The performed analysis of the factor theoretical model of the hybrid threat cybersecurity for the entire research group (N = 964) within the study is followed by the detection of differences in the perception of individual defined pillars of this hybrid threat between respondents from the Slovak and Czech Republics. It would certainly be interesting to observe such differences between other groups, too (gender, age, degree, and form of study), but analysing these groups would make the study too extensive. The authors will focus on the analysis of these other groups and the differences in the perception of the individual-defined pillars of hybrid threat cybersecurity in further planned studies.

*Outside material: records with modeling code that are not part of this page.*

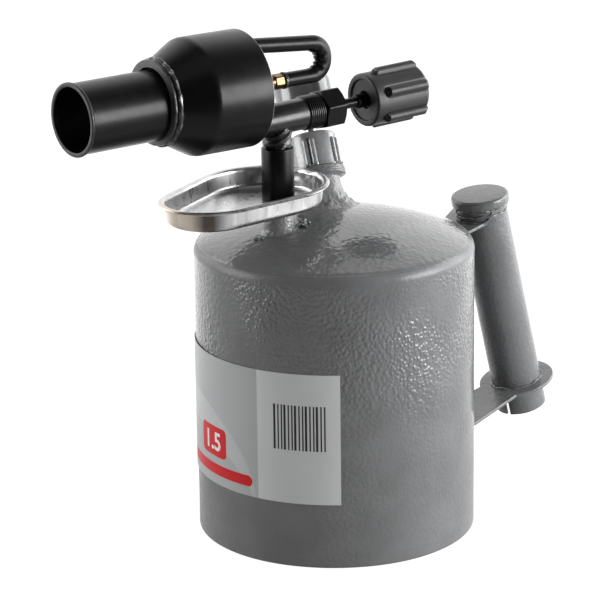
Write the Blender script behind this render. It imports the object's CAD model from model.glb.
import math

import bmesh
import bpy
from mathutils import Euler, Matrix, Vector, noise


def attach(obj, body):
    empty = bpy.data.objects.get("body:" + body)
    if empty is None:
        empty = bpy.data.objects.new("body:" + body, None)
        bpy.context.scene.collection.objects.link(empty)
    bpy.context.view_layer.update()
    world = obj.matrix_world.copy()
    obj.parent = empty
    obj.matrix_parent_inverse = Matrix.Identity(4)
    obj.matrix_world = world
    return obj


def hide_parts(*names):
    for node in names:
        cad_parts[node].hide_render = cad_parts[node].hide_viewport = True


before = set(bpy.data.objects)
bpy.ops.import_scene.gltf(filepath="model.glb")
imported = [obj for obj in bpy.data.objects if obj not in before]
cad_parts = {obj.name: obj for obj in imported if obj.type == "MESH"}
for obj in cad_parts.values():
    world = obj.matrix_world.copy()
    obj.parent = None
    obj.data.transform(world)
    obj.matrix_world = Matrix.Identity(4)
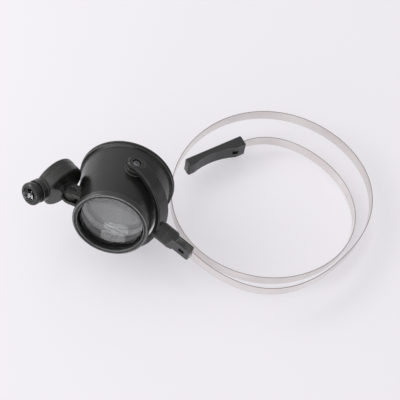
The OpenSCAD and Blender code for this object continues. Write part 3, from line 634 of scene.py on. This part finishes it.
both = pair.node("GeometryNodeJoinGeometry", Geometry=opposite)
pair.tree.links.new(pair.size("Geometry").socket, both.socket.node.inputs["Geometry"])
screws = pair.cook("pivot_screw_pair", both, screw.data, pivot_place)
bpy.data.objects.remove(screw)
fit(screws, black_screw, "screw_steel", "loupe", "pivot_screws")
dress("swivel_screw", black_screw)

# Band clip
# A black moulded clip with a round collar against the stem, sloped shoulders
# and a flat holder that the spring strip is pushed into, with a catch window.
HOLDER_X, MOUTH_X, HOLDER_H = 34.05, 42.85, 8.2
RIB_W, RIB_DEEP, RIB_STEP = 0.3, 0.18, 0.95
clip_black = moulded("clip_black", (0.017, 0.018, 0.0165), 0.26, clip_place, dust=0.5)
clip = eased("clip_body", "band_clip", 0.05)
grooves = [block((HOLDER_X + 0.4, row * RIB_STEP - RIB_W / 2, face * HOLDER_H / 2 - RIB_DEEP),
                 (MOUTH_X + 1, row * RIB_STEP + RIB_W / 2, face * HOLDER_H / 2 + RIB_DEEP), clip_place)
           for face in (-1, 1) for row in (-1, 0, 1)]
carve(clip, "DIFFERENCE", *grooves)
fit(clip, clip_black, "clip_plastic", "headband", "band_clip")

# Headband
# One flat strip of polished spring steel, bent to a loop that springs round the
# head. Its ends are punched and snap into the clip and the end piece.
BAND_LEN, BAND_H, BAND_T, BAND_TAIL, BAND_EDGE = 484.0, 6.4, 0.39, 9.0, 0.12
BENDS = [115, 35, 100, 38, 54, 48, 50, 39, 54, 46, 31, 59, 24]
STEPS, BLEND, MOUTH_BEND, DROP = 150, 14.0, -4.7, math.radians(CLIP_LEAN)
SLOPE, DIP, DIP_AT, DIP_LEN = 0.019, 6.4, 0.63 * BAND_LEN, 65.0
band_place = clip_place @ shift(MOUTH_X, 0, 0) @ turn("Y", -CLIP_LEAN)


def bend_at(share):
    """How sharply the strip curves at a share of its length."""
    spans = len(BENDS) - 1
    k = min(int(share * spans), spans - 1)
    return (1 - share * spans + k) / BENDS[k] + (share * spans - k) / BENDS[k + 1]


def slope_at(s):
    """How steeply the strip falls at a distance from the clip."""
    return (SLOPE + (math.tan(DROP) - SLOPE) * max(0, 1 - s / BLEND) ** 2
            + DIP * 2 * (DIP_AT - s) / DIP_LEN ** 2 * math.exp(-((s - DIP_AT) / DIP_LEN) ** 2))


step_len = BAND_LEN / STEPS
heading = math.radians(MOUTH_BEND)
tangents = []
for i in range(STEPS + 1):
    ahead = Vector((math.cos(heading), math.sin(heading), -slope_at(i * step_len)))
    tangents.append(ahead.normalized())
    heading += bend_at((i + 0.5) / STEPS) * step_len
route = [Vector((0, 0, 0))]
for i in range(STEPS):
    route.append(route[-1] + step_len * (tangents[i] + tangents[i + 1]).normalized())
tail = Vector((math.cos(DROP), 0, -math.sin(DROP)))
route = [-BAND_TAIL * tail, -0.5 * tail] + route + [route[-1] + BAND_TAIL * tangents[-1]]

strip_line = bpy.data.curves.new("strip_line", "CURVE")
strip_line.dimensions = "3D"
spline = strip_line.splines.new("POLY")
spline.points.add(len(route) - 1)
for point, at in zip(spline.points, route):
    point.co = (*at, 1)

band_steel = Finish("band_steel", band_place, Metallic=1.0)
along = band_steel.node("ShaderNodeAttribute", {"attribute_name": "along"}, output="Fac")
across = band_steel.node("ShaderNodeAttribute", {"attribute_name": "across"}, output="Fac")
rolled = band_steel.node("ShaderNodeCombineXYZ", X=0.01 * along, Y=3.0 * across)
lines = band_steel.noise(1.0, 3.0, at=rolled)
stain = band_steel.noise(0.03, 3.0)
polished = band_steel.mix(band_steel.ramp(stain, 0.35, 0.65),
                          (0.86, 0.83, 0.80, 1), (0.74, 0.695, 0.68, 1))
near_edge = band_steel.ramp(across.sum("ABSOLUTE", across, 0), BAND_H / 2 - 0.3, BAND_H / 2 - 0.1)
band_steel.feed("Base Color", band_steel.mix(near_edge, polished, (0.40, 0.37, 0.35, 1)))
band_steel.feed("Roughness", band_steel.ramp(lines, 0.3, 0.7, 0.14, 0.26))
band_steel.bump(lines, 0.002)

strip = Recipe("spring_strip", Width=BAND_H, Thickness=BAND_T, Edge=BAND_EDGE,
               Material=band_steel.material)
smooth = strip.node("GeometryNodeCurveSplineType", {"spline_type": "CATMULL_ROM"},
                    Curve=strip.size("Geometry"))
smooth = strip.node("GeometryNodeSetSplineResolution", Geometry=smooth, Resolution=4)
upright = strip.node("GeometryNodeSetCurveNormal", {"mode": "Z_UP"}, Curve=smooth)
length = strip.node("GeometryNodeSplineParameter", output="Length")
marked = strip.node("GeometryNodeStoreNamedAttribute", {"data_type": "FLOAT", "domain": "POINT"},
                    Geometry=upright, Name="along", Value=length)
section = strip.node("GeometryNodeCurvePrimitiveQuadrilateral", Width=strip.size("Thickness"),
                     Height=strip.size("Width"))
section = strip.node("GeometryNodeFilletCurve", {"mode": "POLY"}, Curve=section, Count=2,
                     Radius=strip.size("Edge"))
spot = strip.node("ShaderNodeSeparateXYZ", output="Y", Vector=strip.node("GeometryNodeInputPosition"))
section = strip.node("GeometryNodeStoreNamedAttribute", {"data_type": "FLOAT", "domain": "POINT"},
                     Geometry=section, Name="across", Value=spot)
swept = strip.node("GeometryNodeCurveToMesh", Curve=marked, Profile_Curve=section, Fill_Caps=True)
band = strip.cook("spring_strip", swept, strip_line, band_place)
fit(band, band_steel, "band_steel", "headband", "headband")

# End piece
# A black moulded grip pushed over the free end of the strip. It is thinner at
# its waist, and a small window shows the catch.
end_black = moulded("end_black", (0.018, 0.0185, 0.0185), 0.3, band_place, dust=0.5, wear_and_sheen=1.5)
fit(eased("end_grip", "end_piece", 0.16), end_black, "clip_plastic", "headband", "end_piece")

Analysis of Differences in Perception of the Pillars of Cybersecurity between Students of the Slovakia and Czech Republic

Based on the theoretical factor model (Figure 2), the researchers in the next round created partial models, especially for respondents from Slovakia (N = 580) and especially for respondents from the Czech Republic (N = 384). Based on Table 9, it can be stated that both partial models of cybersecurity in the sense of the defined criteria show high agreement with the data obtained using the author’s research instrument and are therefore applicable for drawing correct conclusions.
The differences themselves in the perception of the individual-defined pillars of Cybersecurity in terms of the theoretical factor model (Figure 2) between Slovak (SK) and Czech (CZ) respondents can be observed from two points of view. The first is the assigning of importance to the individual items of the research instrument; the second is the assigning of the degree of risk of the individual items of the research instrument. More detailed differences in perception within the individual pillars of cybersecurity are shown in Table 10, Table 11, Table 12, Table 13 and Table 14, and in the analysis, we focus only on the most important ones.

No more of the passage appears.